United States District Court, D. Nebraska

September 20, 2019

UNITED STATES OF AMERICA, Plaintiff,
v.
LINZY M. SWISHER, Defendant.

          FINDINGS, RECOMMENDATION AND ORDER

          Cheryl R. Zwart United States Magistrate Judge

         Defendant Swisher has moved to suppress all evidence found during the search of her apartment. (Filing No. 28). Swisher was on parole at the time of the search and was subject to conditions of parole, including a search and seizure condition. Nonetheless, Defendant claims her parole officer's entry and search of her apartment violated the Fourth Amendment. For the reasons contained herein, the motion to suppress should be denied.

         STATEMENT OF FACTS

         In lieu of an evidentiary hearing, the parties filed stipulated facts. (Filing No. 38). The parties agreed that if a suppression hearing was held, Swisher's parole officer, Rachele Brown, would testify consistent with her report. (Filing No. 38, at CM/ECF p. 5-6). The court nonetheless requested an evidentiary hearing, outlining certain topics to be covered during that hearing. (Filing No. 40). The following outlines the relevant facts as presented in the parties' stipulation and the credible testimony presented at the evidentiary hearing.
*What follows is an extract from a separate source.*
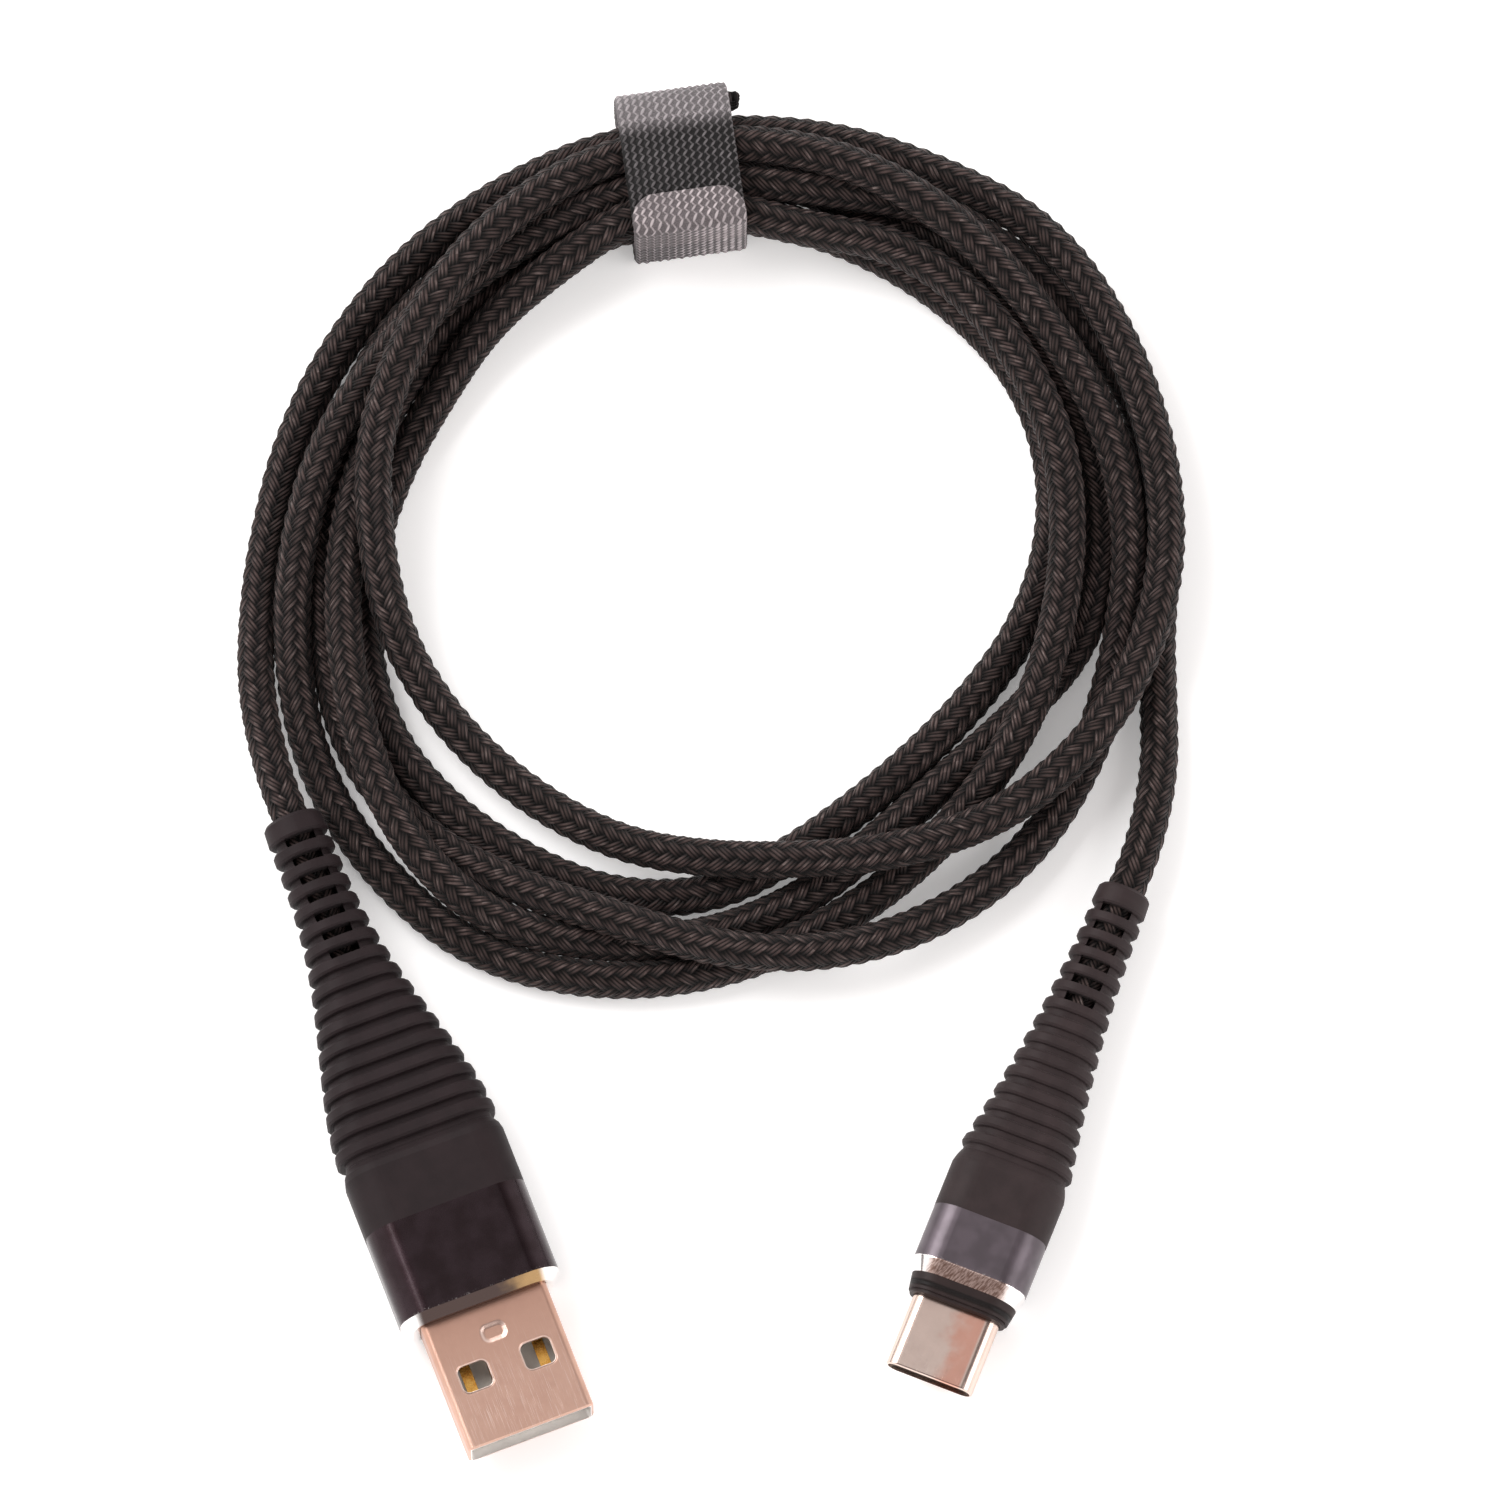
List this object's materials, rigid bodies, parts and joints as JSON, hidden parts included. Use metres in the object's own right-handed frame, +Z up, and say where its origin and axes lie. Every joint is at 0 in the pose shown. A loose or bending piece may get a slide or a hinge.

         Defendant Swisher was convicted on March 17, 2017, in the District Court of Cherry County, Nebraska, on a charge of possessing methamphetamine with the intent to deliver. She was sentenced to serve three to eight years in prison. (Filing No. 38, at CM/ECF p. 1).

         As of May of 2018, Defendant was incarcerated within the Nebraska Department of Correctional Services. On May 23, 2018, a certificate of parole was issued which allowed her to be released provided she agreed to conditions of parole and to supervision by a Nebraska parole officer. (Filing No. 38, at CM/ECF pp. 3-4). Swisher's first parole officer, Officer Johnson, prepared Swisher for parole. Candidates for parole review, sign, and initial the parole agreement before their release. The Certificate of Parole included a search and seizure requirement which stated:

Your parole officer and/or personnel of the Division of Parole Supervision is permitted to conduct routine searches of your person, residence, vehicle or any property under your control, at such times as they deem necessary.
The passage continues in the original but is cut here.